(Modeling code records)
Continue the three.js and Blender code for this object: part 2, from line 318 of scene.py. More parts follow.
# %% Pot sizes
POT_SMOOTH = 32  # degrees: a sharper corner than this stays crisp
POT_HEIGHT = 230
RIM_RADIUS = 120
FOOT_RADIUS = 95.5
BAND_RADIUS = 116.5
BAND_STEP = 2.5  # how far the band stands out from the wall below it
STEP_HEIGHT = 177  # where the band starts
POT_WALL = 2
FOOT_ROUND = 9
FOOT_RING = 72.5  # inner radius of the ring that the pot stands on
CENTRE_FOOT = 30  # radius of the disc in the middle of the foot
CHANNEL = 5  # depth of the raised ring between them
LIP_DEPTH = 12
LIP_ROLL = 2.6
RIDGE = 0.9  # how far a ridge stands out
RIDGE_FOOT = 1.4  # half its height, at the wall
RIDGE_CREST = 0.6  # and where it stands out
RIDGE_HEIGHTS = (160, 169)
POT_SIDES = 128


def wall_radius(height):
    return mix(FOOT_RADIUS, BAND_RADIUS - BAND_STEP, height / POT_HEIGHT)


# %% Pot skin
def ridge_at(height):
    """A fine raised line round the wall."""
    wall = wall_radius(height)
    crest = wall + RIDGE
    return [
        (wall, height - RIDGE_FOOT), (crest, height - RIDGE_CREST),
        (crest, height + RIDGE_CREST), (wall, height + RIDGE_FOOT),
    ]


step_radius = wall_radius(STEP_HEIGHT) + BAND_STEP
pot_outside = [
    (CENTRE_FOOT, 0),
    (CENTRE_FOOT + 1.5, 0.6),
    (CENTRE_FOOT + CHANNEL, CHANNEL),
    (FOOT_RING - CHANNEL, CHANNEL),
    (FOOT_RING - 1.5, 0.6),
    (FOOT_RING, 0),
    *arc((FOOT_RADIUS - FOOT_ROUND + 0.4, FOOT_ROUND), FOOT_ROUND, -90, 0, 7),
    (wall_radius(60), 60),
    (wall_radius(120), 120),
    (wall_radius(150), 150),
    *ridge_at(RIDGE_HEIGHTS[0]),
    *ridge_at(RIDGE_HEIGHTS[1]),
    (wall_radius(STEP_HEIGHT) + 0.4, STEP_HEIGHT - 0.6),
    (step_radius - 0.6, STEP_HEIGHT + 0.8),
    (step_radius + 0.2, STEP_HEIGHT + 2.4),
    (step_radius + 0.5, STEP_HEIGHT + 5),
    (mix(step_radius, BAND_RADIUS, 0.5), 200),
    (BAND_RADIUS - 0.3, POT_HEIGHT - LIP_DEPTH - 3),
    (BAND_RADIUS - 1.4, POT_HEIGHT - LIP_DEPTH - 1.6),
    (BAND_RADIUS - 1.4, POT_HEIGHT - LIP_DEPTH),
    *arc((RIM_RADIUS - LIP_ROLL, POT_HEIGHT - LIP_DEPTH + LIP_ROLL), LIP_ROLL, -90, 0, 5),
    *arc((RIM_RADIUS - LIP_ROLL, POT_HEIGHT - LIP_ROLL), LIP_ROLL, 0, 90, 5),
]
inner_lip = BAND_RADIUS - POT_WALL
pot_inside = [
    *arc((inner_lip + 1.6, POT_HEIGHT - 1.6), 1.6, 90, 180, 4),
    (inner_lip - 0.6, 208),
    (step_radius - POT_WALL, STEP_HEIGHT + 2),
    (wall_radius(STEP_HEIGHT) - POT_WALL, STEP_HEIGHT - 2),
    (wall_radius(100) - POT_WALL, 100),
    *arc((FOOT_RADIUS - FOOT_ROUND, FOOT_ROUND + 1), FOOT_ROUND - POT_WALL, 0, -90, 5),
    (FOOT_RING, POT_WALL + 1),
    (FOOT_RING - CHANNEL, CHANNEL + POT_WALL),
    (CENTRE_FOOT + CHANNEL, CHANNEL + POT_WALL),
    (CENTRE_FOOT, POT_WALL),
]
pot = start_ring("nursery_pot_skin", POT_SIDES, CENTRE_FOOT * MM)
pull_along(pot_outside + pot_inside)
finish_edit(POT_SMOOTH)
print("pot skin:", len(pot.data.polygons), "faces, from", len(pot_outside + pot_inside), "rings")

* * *

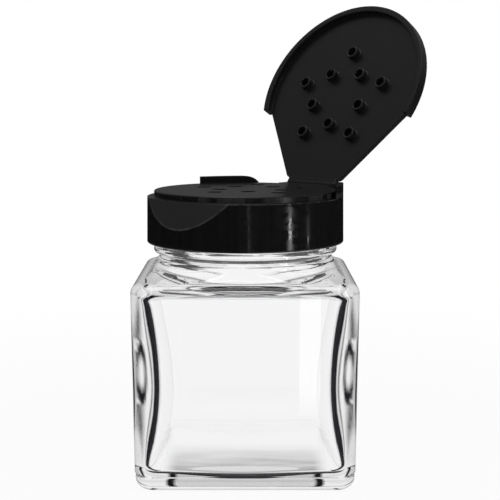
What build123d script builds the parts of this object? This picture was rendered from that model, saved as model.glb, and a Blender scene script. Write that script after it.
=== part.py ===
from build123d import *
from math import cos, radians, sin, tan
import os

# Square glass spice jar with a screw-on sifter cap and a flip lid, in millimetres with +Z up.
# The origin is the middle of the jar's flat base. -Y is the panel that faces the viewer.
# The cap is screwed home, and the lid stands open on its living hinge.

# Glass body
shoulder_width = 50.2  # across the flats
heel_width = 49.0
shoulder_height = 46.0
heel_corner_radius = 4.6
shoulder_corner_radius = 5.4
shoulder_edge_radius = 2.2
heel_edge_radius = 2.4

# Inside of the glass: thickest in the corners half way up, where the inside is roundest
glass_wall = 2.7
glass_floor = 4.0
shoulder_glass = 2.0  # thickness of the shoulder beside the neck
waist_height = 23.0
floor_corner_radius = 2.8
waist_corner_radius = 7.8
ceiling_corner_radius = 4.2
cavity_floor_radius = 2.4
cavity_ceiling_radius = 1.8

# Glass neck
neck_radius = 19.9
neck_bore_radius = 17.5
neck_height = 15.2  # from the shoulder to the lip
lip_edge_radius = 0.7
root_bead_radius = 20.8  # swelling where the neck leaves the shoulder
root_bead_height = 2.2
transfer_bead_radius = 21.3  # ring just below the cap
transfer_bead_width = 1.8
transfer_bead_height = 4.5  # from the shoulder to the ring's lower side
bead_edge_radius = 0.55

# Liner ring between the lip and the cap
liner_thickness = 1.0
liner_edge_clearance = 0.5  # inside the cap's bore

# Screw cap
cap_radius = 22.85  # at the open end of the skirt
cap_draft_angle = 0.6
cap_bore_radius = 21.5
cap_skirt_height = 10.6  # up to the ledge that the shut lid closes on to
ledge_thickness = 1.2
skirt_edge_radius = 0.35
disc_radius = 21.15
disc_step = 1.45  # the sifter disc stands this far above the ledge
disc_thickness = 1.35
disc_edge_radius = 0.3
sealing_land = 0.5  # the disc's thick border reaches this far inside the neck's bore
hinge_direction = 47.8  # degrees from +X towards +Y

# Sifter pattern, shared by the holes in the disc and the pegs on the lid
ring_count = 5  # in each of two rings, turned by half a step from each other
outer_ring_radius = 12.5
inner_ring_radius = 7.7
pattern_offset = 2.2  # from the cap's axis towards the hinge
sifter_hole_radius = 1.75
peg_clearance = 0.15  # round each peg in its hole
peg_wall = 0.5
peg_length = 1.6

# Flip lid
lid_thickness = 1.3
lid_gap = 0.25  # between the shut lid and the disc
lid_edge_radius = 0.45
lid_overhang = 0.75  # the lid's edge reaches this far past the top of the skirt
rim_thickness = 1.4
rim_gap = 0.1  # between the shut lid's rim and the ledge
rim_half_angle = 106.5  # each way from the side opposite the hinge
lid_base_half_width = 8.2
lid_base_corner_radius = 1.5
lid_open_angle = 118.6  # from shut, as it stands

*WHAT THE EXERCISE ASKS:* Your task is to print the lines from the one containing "What build123d script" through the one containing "cavity_ceiling_radius = 1.8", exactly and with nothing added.

*TASK RESULT:*
What build123d script builds the parts of this object? This picture was rendered from that model, saved as model.glb, and a Blender scene script. Write that script after it.
=== part.py ===
from build123d import *
from math import cos, radians, sin, tan
import os

# Square glass spice jar with a screw-on sifter cap and a flip lid, in millimetres with +Z up.
# The origin is the middle of the jar's flat base. -Y is the panel that faces the viewer.
# The cap is screwed home, and the lid stands open on its living hinge.

# Glass body
shoulder_width = 50.2  # across the flats
heel_width = 49.0
shoulder_height = 46.0
heel_corner_radius = 4.6
shoulder_corner_radius = 5.4
shoulder_edge_radius = 2.2
heel_edge_radius = 2.4

# Inside of the glass: thickest in the corners half way up, where the inside is roundest
glass_wall = 2.7
glass_floor = 4.0
shoulder_glass = 2.0  # thickness of the shoulder beside the neck
waist_height = 23.0
floor_corner_radius = 2.8
waist_corner_radius = 7.8
ceiling_corner_radius = 4.2
cavity_floor_radius = 2.4
cavity_ceiling_radius = 1.8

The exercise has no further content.